Faith is not a leap into darkness and unreason in spite of cold hard facts. Faith is the honest and reasonable step in the direction of the person who can help you, given all the facts. David Powlison, Good and Angry
What does a psalm-like faith look like in the midst of life’s hardships? We are continuing our exploration of five questions that all of us can ask to better draw near to God in faith amid life’s hardships and struggles (see part one, part two, part three). Today, we will look more closely at the fourth question: How do I turn to God in faith and entrust myself to his care today, in my present circumstances.
I love how the psalms put words on our experiences, and model for us ways to cry out to the Lord. I have been particularly helped by Psalm 13 in recent years. While we do not know the specific occasion for this particular psalm, we do know David was in anguish, and it seemed like the Lord was silent to his pleas. Join me in a brief journey though this psalm.
13:1-2 Honest questions
1 How long, O LORD? Will you forget me forever?
How long will you hide your face from me?
2 How long must I take counsel in my soul
and have sorrow in my heart all the day?
How long shall my enemy be exalted over me?
David is wrestling with God in prayer, asking him to intervene in his troubles. But the Lord seems silent. Notice the interplay between the spiritual, personal, and circumstantial elements of David’s struggle. God seems to have turned away from David (spiritual). David seems to be his only source of help (personal). And enemies seem to be getting the upper hand (circumstantial).
I think most of us can relate to times when it seemed that God was not answering. Perhaps you are going through one of those times now, and you have so many “how long” questions:
• How long will I experience this unending pain?
• How long will my wayward child refuse to turn back to God?
• How long will this besetting sin be part of my life?
• How long will I be stuck in this dead-end job?
• And perhaps the biggest question: how long until you return, O Lord, and make all things new?
Our “how longs” can lead us to think God is distant, or that he just doesn’t hear us.
13:3–4 A (seemingly) illogical plea
3 Consider and answer me, O LORD my God;
alight up my eyes, lest I sleep the sleep of death,
4 lest my enemy say, “I have prevailed over him,”
lest my foes rejoice because I am shaken.
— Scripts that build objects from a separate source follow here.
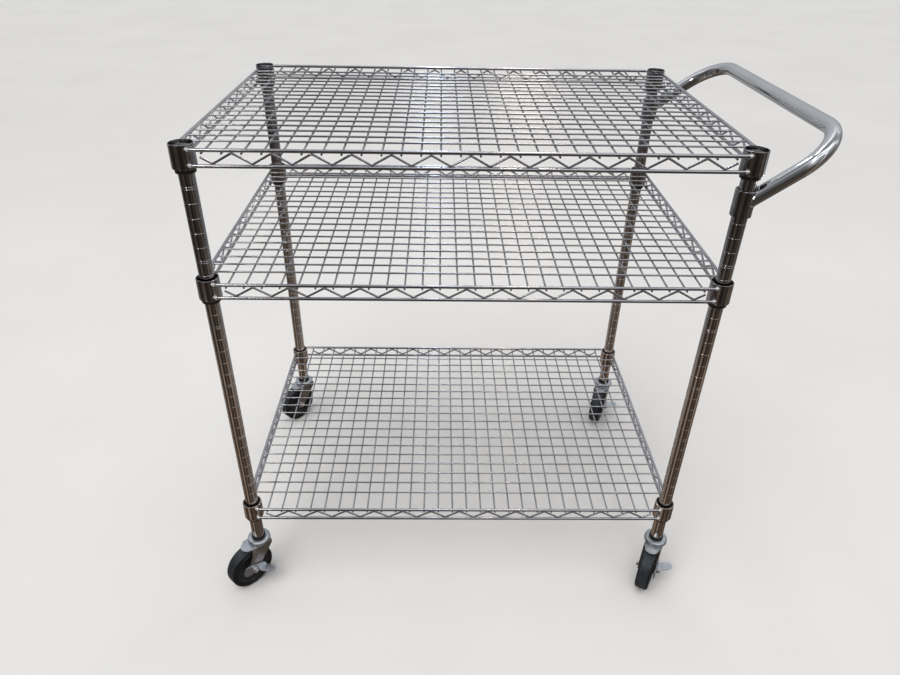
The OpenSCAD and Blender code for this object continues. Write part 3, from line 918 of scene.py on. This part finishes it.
def build_world():
    """Pale studio to the eye. What the metal mirrors is a dim room: bright ceiling, pale wall
    behind, dark furniture in front and a brown floor, broken up by soft upright streaks."""
    world = bpy.data.worlds.new("studio")
    world.use_nodes = True
    nodes, links = world.node_tree.nodes, world.node_tree.links
    background = nodes["Background"]
    coords = nodes.new("ShaderNodeTexCoord")
    split = nodes.new("ShaderNodeSeparateXYZ")
    links.new(coords.outputs["Generated"], split.inputs["Vector"])
    height = share(nodes, links, split.outputs["Z"], -1, 1)
    backness = share(nodes, links, split.outputs["Y"], 0.1, 0.75)
    flat = nodes.new("ShaderNodeMapping")
    flat.inputs["Scale"].default_value = (1, 1, 0.12)
    links.new(coords.outputs["Generated"], flat.inputs["Vector"])
    streaks = noise(nodes, links, flat.outputs["Vector"], 1.5, 1.2, 0.5)
    streak = ramp(nodes, links, streaks, ((0.42, (0.35, 0.34, 0.34)), (0.54, (1.0, 0.98, 0.96)),
                                          (0.60, (3.0, 2.9, 2.85)), (0.66, (1.0, 0.98, 0.96))))
    front = ramp(nodes, links, height, ((0.0, (0.125, 0.101, 0.082)), (0.40, (0.092, 0.076, 0.063)),
                                        (0.52, (0.08, 0.075, 0.07)), (0.70, (0.30, 0.30, 0.31)),
                                        (0.95, (0.62, 0.64, 0.68))))
    back = ramp(nodes, links, height, ((0.0, (0.10, 0.08, 0.065)), (0.16, (0.12, 0.10, 0.085)),
                                       (0.26, (0.30, 0.30, 0.30)), (0.60, (0.40, 0.41, 0.42)),
                                       (0.95, (0.62, 0.64, 0.68))))
    streaked = multiplied(nodes, links, front, streak)
    room = mixed(nodes, links, backness, streaked.outputs[2], back)
    seen = nodes.new("ShaderNodeLightPath")
    colour = mixed(nodes, links, seen.outputs["Is Camera Ray"], room, (0.66, 0.66, 0.65))
    links.new(colour, background.inputs["Color"])
    bpy.context.scene.world = world


def build_camera():
    """A phone's main lens, a little above head height of the cart, looking down at it."""
    data = bpy.data.cameras.new("camera")
    data.sensor_width = 36
    data.lens = 27.166
    data.clip_start, data.clip_end = 0.02, 60
    data.dof.use_dof = False
    pitch, roll, yaw = 0.57055, 0.01807, 0.02046
    forward = Vector((math.sin(yaw) * math.cos(pitch), math.cos(yaw) * math.cos(pitch), -math.sin(pitch)))
    right = Vector((math.cos(yaw), -math.sin(yaw), 0))
    up = right.cross(forward)
    x_axis = right * math.cos(roll) + up * math.sin(roll)
    y_axis = up * math.cos(roll) - right * math.sin(roll)
    cam = bpy.data.objects.new("camera", data)
    turn = Matrix((x_axis, y_axis, -forward)).transposed().to_4x4()
    at = Vector((CENTRE.x - 47.4 * MM, CENTRE.y - 1316.9 * MM, 1293.1 * MM))
    cam.matrix_world = Matrix.Translation(at) @ turn
    bpy.context.scene.collection.objects.link(cam)
    bpy.context.scene.camera = cam


build_camera()
build_posts()
for shelf in SHELVES:
    build_mat(shelf)
    for side in ("front", "back", "left", "right"):
        build_truss(shelf, side)
    build_collars(shelf)
    build_welds(shelf)
build_handle()
build_fixed_caster_parts()
for corner in CORNERS:
    build_fork(corner)
    build_wheel(corner)
    build_axle(corner)
for corner in BRAKED:
    build_brake(corner)
frame["nodes"]["stem_bolts"].data.materials.clear()
frame["nodes"]["stem_bolts"].data.materials.append(MAT_BOLT)
build_room()
build_lights()
build_world()
bpy.context.scene.view_settings.view_transform = "Standard"
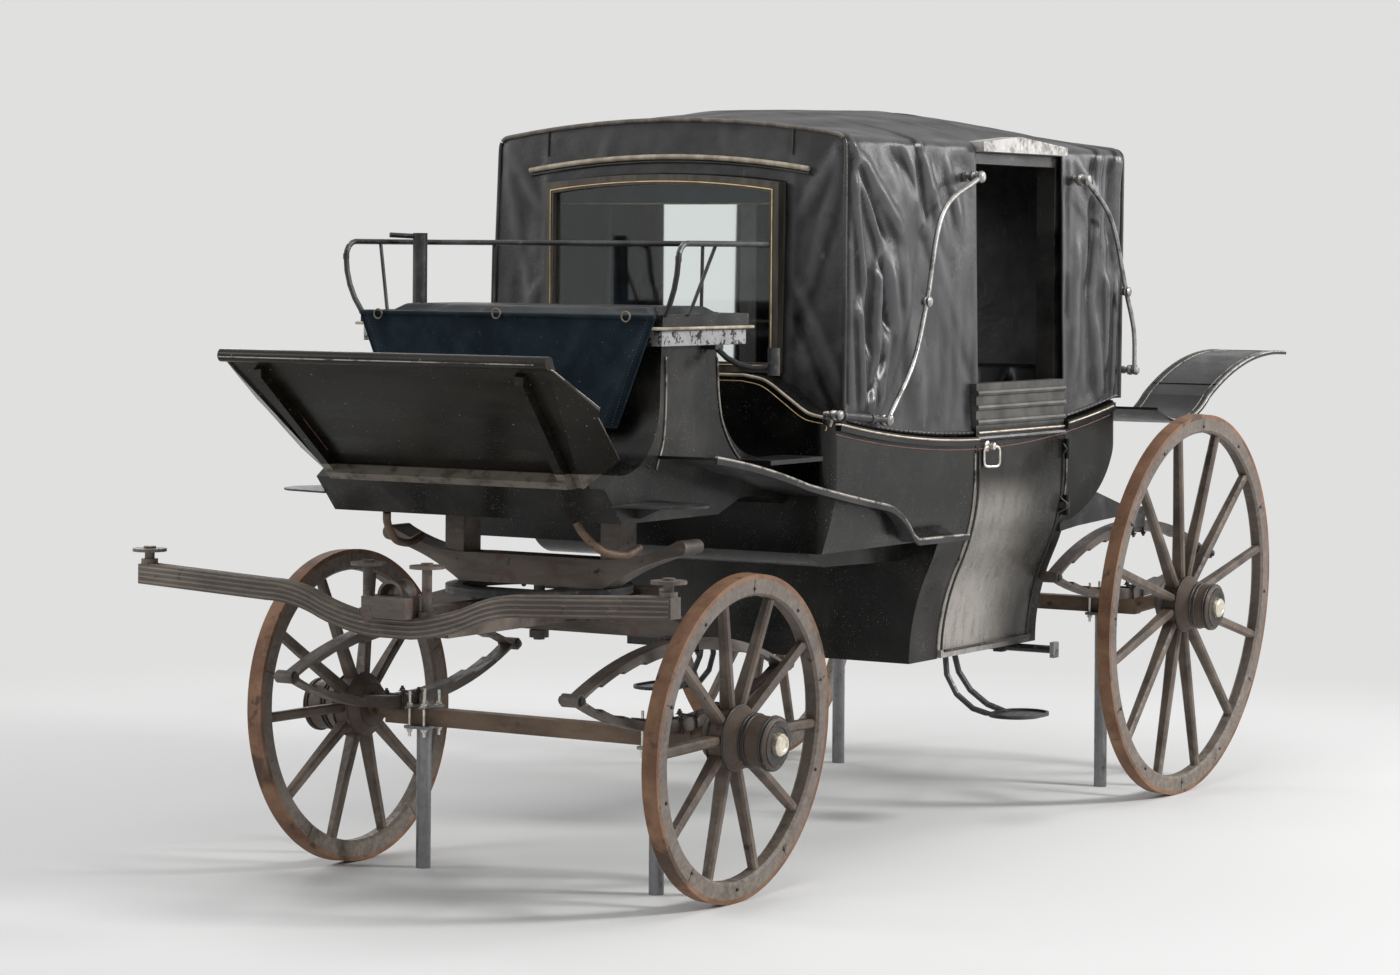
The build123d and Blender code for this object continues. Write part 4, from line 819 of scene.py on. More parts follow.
def hood_half(name, start_y, end_y, pillar_y, door_behind, creases, columns, seed):
    """One half of the hood; on the door's side of the pillar only the roof rows are kept."""
    ys, at_pillar = columns_to_pillar(start_y, end_y, columns, pillar_y)
    base = np.array([hood_profile(float(y), side_rows, edge_rows, roof_rows) for y in ys])
    rows = base.shape[1]
    x, z, nx, nz = (base[:, :, k] for k in range(4))
    y = np.repeat(ys[:, None], rows, axis=1)
    # the front and rear faces lean, so the ends of the sheet lean with them
    end_lean = np.where(y < split_y, end_lean_at(z), end_lean_at(z, True))
    share = np.abs(y - split_y) / np.where(y < split_y, split_y - front_edge_y, rear_edge_y - split_y)
    y_placed = y + end_lean * share ** 6
    left = x > 0
    lift = strokes_at(y, z, creases + pinches) * np.where(left, 1.25, 0.95)
    lift += ripple(y, z, 6.0, 2.4, 0.0065, seed) + ripple(y, z, 17.0, 6.0, 0.0034, seed + 3.1)
    lift += np.where(left, 0.0, ripple(y, z, 9.0, 4.0, 0.004, seed + 9.7))
    side_part = np.clip((edge_z - 0.012 - z) / 0.06, 0, 1)
    roof_part = 1 - side_part
    roof_waves = ripple(y, x, 2.2, 9.0, 0.0035, seed + 5.0) + ripple(y, x, 14.0, 14.0, 0.0012, seed + 6.0)
    lift = lift * side_part + roof_waves * roof_part + strokes_at(y, z, pinches) * roof_part
    nailed = np.clip((z - belt_height(y)) / 0.05, 0, 1)
    by_pillar = np.clip(np.abs(y - pillar_y) / 0.03, 0, 1)
    lift *= nailed * np.where(side_part > 0.5, by_pillar, 1.0)
    lift = np.clip(lift, -0.020, 0.020)
    points = np.stack((x + nx * lift, y_placed, z + nz * lift), axis=2).reshape(-1, 3)
    used_rows = roof_rows_only(rows, side_rows, at_pillar, door_behind)
    sheet = add_piece(name, points, grid_faces(columns, rows, True, used_rows), hood_leather)
    keep_proud(sheet.data, lift)
    area = edited(sheet.data, trim_loose)
    thicken(sheet, 0.004)
    return sheet


hood_front = hood_half("hood_front_leather", front_edge_y, split_y - 0.001, pillar_front_y, True,
                       front_creases, 132, 1.5)
hood_rear = hood_half("hood_rear_leather", split_y + 0.001, rear_edge_y - 0.001, pillar_rear_y, False,
                      rear_creases, 100, 4.5)
declare(hood_front, "root", "hood_leather", "hood_front")
declare(hood_rear, "root", "hood_leather", "hood_rear")
print("hood sheets:", len(hood_front.data.polygons), len(hood_rear.data.polygons), "faces")

# %% [markdown]
# ## Beads, welts and rows of nails
#
# Thin trim follows paths: a welt along a roof edge, a bead on a panel, nails along the belt. Two small
# Geometry Nodes groups make all of it. `bead` sweeps a round section along a line of points, and
# `row_of_nails` walks along a line and sets a domed head at every step.

# %% Two Geometry Nodes groups
def node_group(name, sizes, *kinds):
    """Group whose nodes feed one another from its input to its output; the last of them paints."""
    group = bpy.data.node_groups.new(name, "GeometryNodeTree")
    group.interface.new_socket("Geometry", in_out="INPUT", socket_type="NodeSocketGeometry")
    for size in sizes:
        group.interface.new_socket(size, in_out="INPUT", socket_type="NodeSocketFloat")
    group.interface.new_socket("Finish", in_out="INPUT", socket_type="NodeSocketMaterial")
    group.interface.new_socket("Geometry", in_out="OUTPUT", socket_type="NodeSocketGeometry")
    start = group.nodes.new("NodeGroupInput")
    made, source = [], start.outputs[0]
    for kind in kinds:
        made.append(group.nodes.new("GeometryNode" + kind))
        group.links.new(source, made[-1].inputs[0])
        source = made[-1].outputs[0]
    group.links.new(source, group.nodes.new("NodeGroupOutput").inputs[0])
    group.links.new(start.outputs["Finish"], made[-1].inputs["Material"])
    return group, start, made


bead_group, start, made = node_group("bead_along_line", ["Radius"], "MeshToCurve", "CurveToMesh",
                                     "SetShadeSmooth", "SetMaterial")
sweep = made[1]
section = bead_group.nodes.new("GeometryNodeCurvePrimitiveCircle")
section.inputs["Resolution"].default_value = 8
bead_group.links.new(start.outputs["Radius"], section.inputs["Radius"])
bead_group.links.new(section.outputs[0], sweep.inputs["Profile Curve"])
sweep.inputs["Fill Caps"].default_value = True

nail_group, start, made = node_group("row_of_nails", ["Spacing", "Size"], "MeshToCurve", "ResampleCurve",
                                     "InstanceOnPoints", "RealizeInstances", "SetShadeSmooth", "SetMaterial")
walk, place_nails = made[1:3]
walk.mode = "LENGTH"
nail_group.links.new(start.outputs["Spacing"], walk.inputs["Length"])
head = nail_group.nodes.new("GeometryNodeMeshIcoSphere")
head.inputs["Subdivisions"].default_value = 2
nail_group.links.new(start.outputs["Size"], head.inputs["Radius"])
nail_group.links.new(head.outputs[0], place_nails.inputs["Instance"])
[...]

I don’t know about you, but sometimes I have a hard time continuing to pray when God seems silent. Given the first two verses, we might give David a pass if he said “I’m tired of praying about this.” But notice the step of faith David takes. Even though God seems silent, or seems to have forgotten, or even seems to have hidden his face, David will not stop praying. “Consider and answer me, O LORD my God.” In the midst of a difficult season of struggle, David knows he must continue to cry out to the Lord. One commentator mentions (noting the flow from v 1–2 to 3–4), that David displays terrible logic…but excellent faith.
How do we have that kind of trust in God, especially when he seems silent? Verses 5 and 6 reorient our faith away from our circumstances and to who God is and what he promises.
13:5–6 A love that will not, cannot let us go
5 But I have trusted in your steadfast love;
my heart shall rejoice in your salvation.
6 I will sing to the LORD,
because he has dealt bountifully with me.
Verse 5 is the pivot point of this psalm. Circumstances have a way of unearthing all kinds of existential and spiritual crises. All of us can doubt what we know to be true in the face of what seems so uncertain. How can David continue to entrust his deepest concerns to a God who seems silent?
David trusts the Lord because of the Lord’s steadfast love. This is one of the most profound promises of God. What kind of love is that? It is a committed, steadfast, covenantally faithful love of our God. David underscores something powerful for us. Our circumstances are not our anchor. Our feelings are not our anchor. Our understanding of how God has or hasn’t answered is not our anchor. Our anchor is that God has loved us with a committed, steadfast love that will not, cannot let us go.
I do not know all you are facing today. But I’m sure that at times, life’s circumstances can seem overwhelming. What anchors our faith? It is the steadfast love of the Lord, that never ceases (Lam. 3:22). His convenantally faithful, steadfast, committed love will not fail.
Would you join me in praying Psalm 13? It may not change your circumstances. But it will draw you nearer to God, and will provide his mercy and grace in your time of need. We long for the day when Christ will return, and make all things new. And as we wait, we recognize that life is hard, and God can often feel silent. But he has promised to love us with a love that will not let us go. And that love makes all the difference.